Elles peuvent être d'accord d'ailleurs mais décaler affectivement . Chacun a besoin de se réinventer individuellement dans son travail, de se réajuster soi même, ça prend du temps.
Nous parlions d'espaces également, car ils sont nécessaire pour que chacun partage, mette en commun des idées, s'exprime, hésite, doute, écoute, avance.
Pour cela, il faut des lieux pour poser, déposer en sécurité .
La question de la hiérarchie se pose, quand la voie est indiquée par les aînés, les dirigeants comment y prendre place, faire sien, se laisser transformer, ne pas craindre.
Cette dimension de la peur est très importante bien sûr vers quoi veut-on que j'aille, pour quelle raison, quel gain ? Si j'accepte de perdre nous avons vu que tout changement inclue cette dimension, je dois penser que je vais vers un ailleurs positif.

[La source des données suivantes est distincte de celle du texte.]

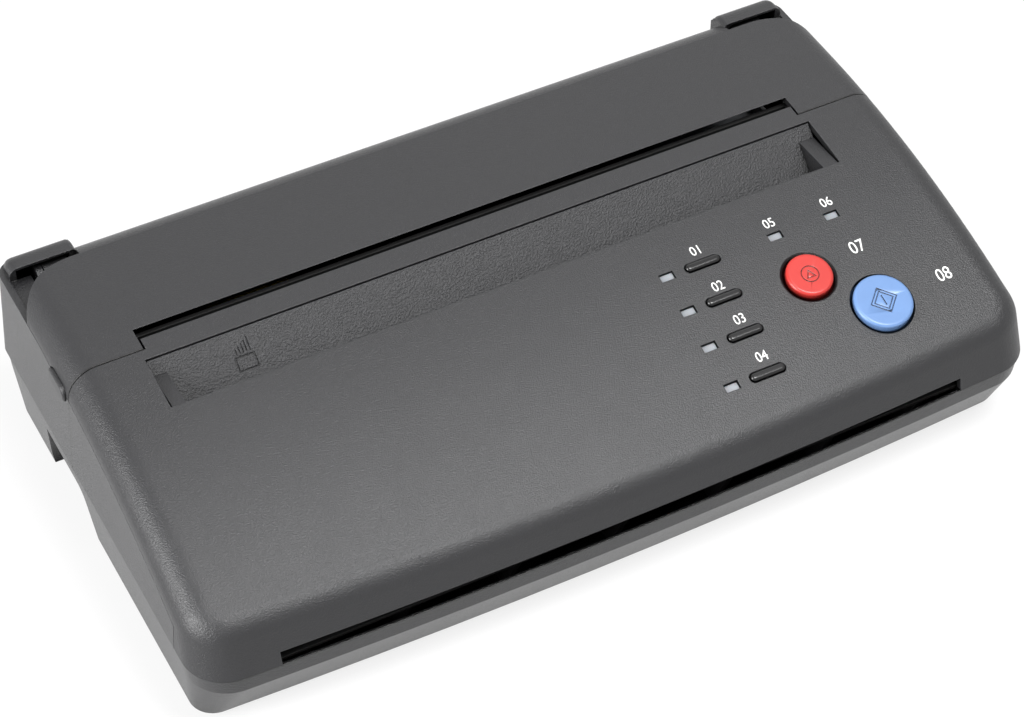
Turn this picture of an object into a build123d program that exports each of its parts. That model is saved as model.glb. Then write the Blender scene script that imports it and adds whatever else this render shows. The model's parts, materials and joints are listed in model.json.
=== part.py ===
from build123d import *
import math
import os

os.makedirs("parts", exist_ok=True)

# Thermal stencil copier. Millimetres, +Z up, front at -Y, centred on X = 0.

# ---- Casing ----
half_width = 141.0          # at the seam between base and upper casing
front_y = -80.35            # middle of the bowed front at the seam
rear_y = 80.35
origin_shift_y = -0.84      # puts the origin under the middle of the overall box
front_bow = 3.7             # how far the front's middle stands ahead of its ends
seam_z = 27.35              # lower edge of the upper casing
seam_gap = 0.3              # gap left between casing pieces
side_lean = 0.072           # inward lean of the sides, mm per mm of height
apron_lean = 16.0           # degrees from vertical
top_z = 66.95
flat_top_y = 43.3           # the top is level behind this line
top_arc_radius = 300.0
arc_sweep = 30.0            # degrees of arc drawn, more than the casing uses
edge_radius = 9.8           # rounding between top and sides
front_corner_radius = 13.6
rear_corner_radius = 6.0
long_rear_y = rear_y + 25.0  # the wedge is rounded past its rear, then trimmed
wall = 2.2
form_margin = 12.0          # extra height of the wedge that is trimmed away

# ---- Base pan ----
base_bottom_z = 2.0
base_crease_z = 21.1
base_bottom_half_width = 138.6
base_bottom_front_y = -69.8
base_bottom_rear_y = 78.6
base_rim_inset = 0.35
base_crease_inset = 0.8
base_bottom_corner = 7.8
floor_thickness = 2.2
floor_z = base_bottom_z + floor_thickness
foot_radius = 6.0
foot_recess = 1.0
foot_x = 116.0
foot_front_y = -46.0
foot_rear_y = 60.0

boss_radius = 3.6
screw_head = 2.8
screw_shank = 1.5
screw_head_height = 2.0
head_sink = 0.6             # seat of a long screw's head above the floor's inside
long_screw_length = 32.0
hole_clearance = 0.2
case_post_z = 26.0
case_post_top_z = 40.0
web_half = 1.5              # half thickness of the posts' webs
case_screw_x = 130.8
case_screw_front_y = -46.0
case_screw_rear_y = 60.0
vent_width = 3.0
vent_front_y = 40.0
vent_rear_y = 66.0
vent_first_x = -94.0
vent_pitch = 8.0
vent_count = 7
spacer_radius = 2.8
board_z = 9.4
boards_y = (32.0, 74.0)
power_board_x = (-110.0, -30.0)
main_board_x = (-26.0, 78.0)
spacer_edge_y = 4.0         # spacers from the boards' edges
power_spacer_edge_x = 6.0
main_spacer_edge_x = 4.0

# ---- Finger recesses in the base's sides ----
recess_front_low_y = 10.5
recess_front_high_y = 15.4
recess_rear_high_y = 44.0
recess_rear_low_y = 48.6
recess_top_z = 20.4
recess_corner = 5.0
recess_inner_x = 132.5

# ---- Seam between covers and cheeks, side view ----
cheek_end_y = -58.2
cheek_end_z = 37.0
cheek_middle_y = -9.2
cheek_middle_z = 51.4
side_seam_y = 18.4          # front cover ends, rear cover begins
cheek_tab_z = 55.6
cheek_rear_z = 58.0
lip_height = 2.6            # upstand of the cheek inside the covers
lip_gap = 0.3
lip_thickness = 1.2

# ---- Paper path, seen from above ----
path_x = -2.1               # centre of the paper path
slot_half = 112.3
slot_rear_y = 26.9
slot_lip = 0.6              # upright part of the slot's rear edge
slot_undercut = 2.0         # the edge's lower part leans back this far
tongue_rear_y = 22.6
tongue_side_gap = 0.7
ramp_half = 113.5
ramp_rear_y = 14.7
mouth_y = -4.1
ramp_angle = 40.0
ramp_drop = 0.35            # ramp's rear edge below the cover's surface
ramp_thickness = 2.0
left_wing_width = 4.2
right_wing_width = 5.2
wing_slit = 0.5
wing_rear_y = 10.5
wing_rear_z = 62.2
wing_front_z = 63.0
exit_half = 114.1
exit_rim = 0.9              # base rim left in front of the paper exit
exit_top_z = 31.75
plate_inner_half = 114.5    # side plates' inner faces from path_x
plate_thickness = 1.2

# ---- Rear cover ----
cover_rear_y = 64.1
cover_corner_radius = 22.0
pivot_y = 71.6
pivot_z = 55.0
pin_radius = 2.0
eye_radius = 4.4
arm_x = 122.0
arm_width = 8.0
arm_reach = 11.6
arm_depth = 6.0
hood_inner_x = 114.8
hood_outer_x = 136.6
hood_front_y = 71.8
hood_top_z = 62.0
hood_radius = 5.5
hood_end_radius = 3.0
hood_lip = 0.9
hood_lip_depth = 2.4
rail_radius = 14.6
rail_top_z = 62.5
rail_front_y = 60.0
running_clearance = 0.05
deck_top_z = 57.4
deck_thickness = 2.0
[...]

Les moyens sont toujours à interroger, faire mieux à moyen constant dit on dans nos institutions en France, ce qui convoque toujours frustration dans un premier temps : nous sommes déjà débordés et on nous demande encore plus, nous sommes dans l'urgence et il faut faire plus et mieux, difficile pour des équipes de se mobiliser, les résistances sont là.
Des espaces sont là encore nécessaire, ils permettent de prendre le temps de penser, de faire l'expérience que le changement, la vie nous apprend que penser fait du bien, que ces changements imposés sont dans un premier temps difficile, de l'ordre du encore plus mais, que des espaces pour penser ensemble, créent du collectif qui parfois disparaît quand on est pris par l'urgence, cela redonne du sens à nos actions, nous remet dans des dynamiques collectives.
La loyauté enfin est une dimension importante : sommes nous dans la filiation ?
Quelles transformations peut on se permettre sans trahir, c'est toujours une histoire qui s'écrit, et nous le savons toute histoire comporte des épreuves, des échecs, des réussites, des inventions.
Il est indispensable pour toute équipe dirigeante qui souhaite introduire des changements dans une institution de permettre de vivre ces espaces, ces temps différents, où pensées et expériences se nouent.